* _Problem statement_:
Look for the word "that" in each line and report the count of matching lines, with nothing added.

* _Information supplied_:
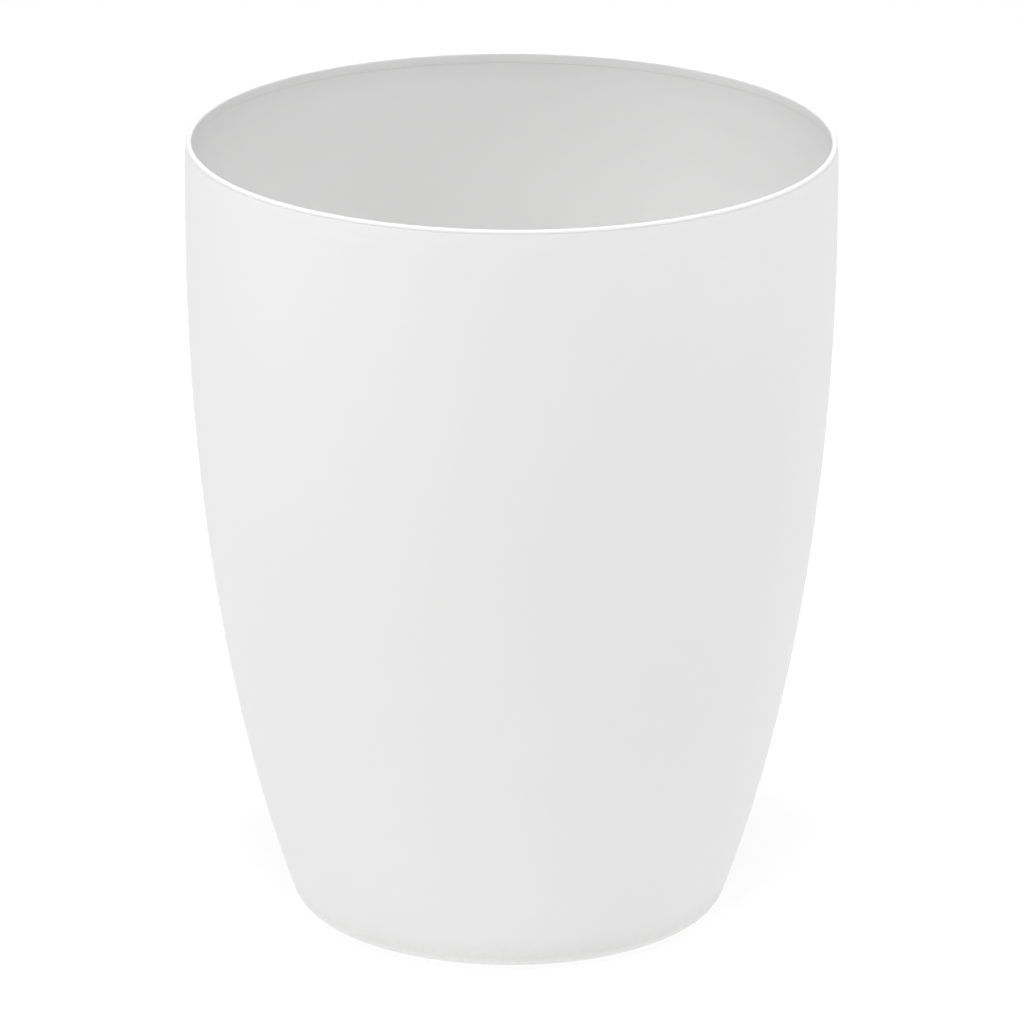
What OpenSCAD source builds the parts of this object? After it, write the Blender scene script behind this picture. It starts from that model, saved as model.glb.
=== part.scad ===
// Round office wastebasket: a moulded tub with a bellied side wall, a bag ring whose flange
// covers the tub's stepped top edge, and four non-slip pads seated under the base.
// The origin is the centre of the base on the floor, +Z is up and -Y is the front.

/* [Overall size] */
// Height from the floor to the top of the bag ring
height = 310; // [230:1:400]
// Outside diameter at the mouth
mouth_d = 250; // [205:1:340]
// Outside diameter that the side wall would reach at floor level
base_d = 165; // [130:1:200]
// Height of the straight band under the top edge
straight_h = 34; // [15:1:60]
// How far below the floor the side wall's curve would turn under: less gives a rounder belly
curve_below = 108; // [60:1:300]

/* [Wall and base] */
// Thickness of the side wall
wall_t = 2.4; // [2:0.1:3.2]
// Thickness of the floor
floor_t = 2.4; // [1.8:0.1:3.6]
// Outside rounding between the side wall and the foot
base_round = 9; // [5:0.5:14]
// Width of the flat of the foot ring
foot_flat = 5; // [3:0.5:9]
// Rounding on the inside edge of the foot ring
foot_round = 3; // [1.5:0.5:4]
// Height of the hollow under the floor
recess_h = 7; // [6.5:0.5:12]
// Rounding in the top corner of that hollow
recess_round = 2; // [1:0.5:2.5]

/* [Underside ribs] */
// Number of ribs from the hub to the foot ring
rib_count = 8; // [4:4:16]
// Thickness of a rib
rib_t = 1.6; // [1:0.1:2.4]
// How far a rib hangs below the floor
rib_h = 3.5; // [2:0.5:5]
// Diameter of the hub at the middle
hub_d = 22; // [14:1:34]
// Diameter of the gate mark left at the middle of the hub
gate_d = 5; // [3:0.5:8]
// How far the gate mark stands out of the hub
gate_h = 0.6; // [0.3:0.1:1]

/* [Top edge] */
// How far the side wall turns in again at the top
turn_in = 0.6; // [0:0.1:1]
// Height over which it turns in
turn_h = 12; // [8:1:14]
// Rounding on the outer edge of the tub's top, the lower half of the seam line
edge_round = 0.3; // [0.2:0.1:0.6]

/* [Bag ring] */
// Thickness of the flange that covers the tub's top edge
flange_t = 1.4; // [1.3:0.1:3]
// Rounding along both top edges of the flange
flange_round = 0.9; // [0.5:0.1:0.9]
// Broken lower edge of the flange, the upper half of the seam line
flange_break = 0.15; // [0.1:0.05:0.3]
// Thickness of the skirt, which hangs in the tub's stepped edge with its inner face flush
skirt_t = 0.8; // [0.6:0.1:0.9]
// How far the skirt hangs below the flange
skirt_drop = 2.8; // [2:0.1:6]
// Clearance between the skirt and the tub's stepped edge
ring_clear = 0.25; // [0.1:0.05:0.3]
// Open space under the skirt
step_gap = 0.05; // [0.05:0.05:0.5]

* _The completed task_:
4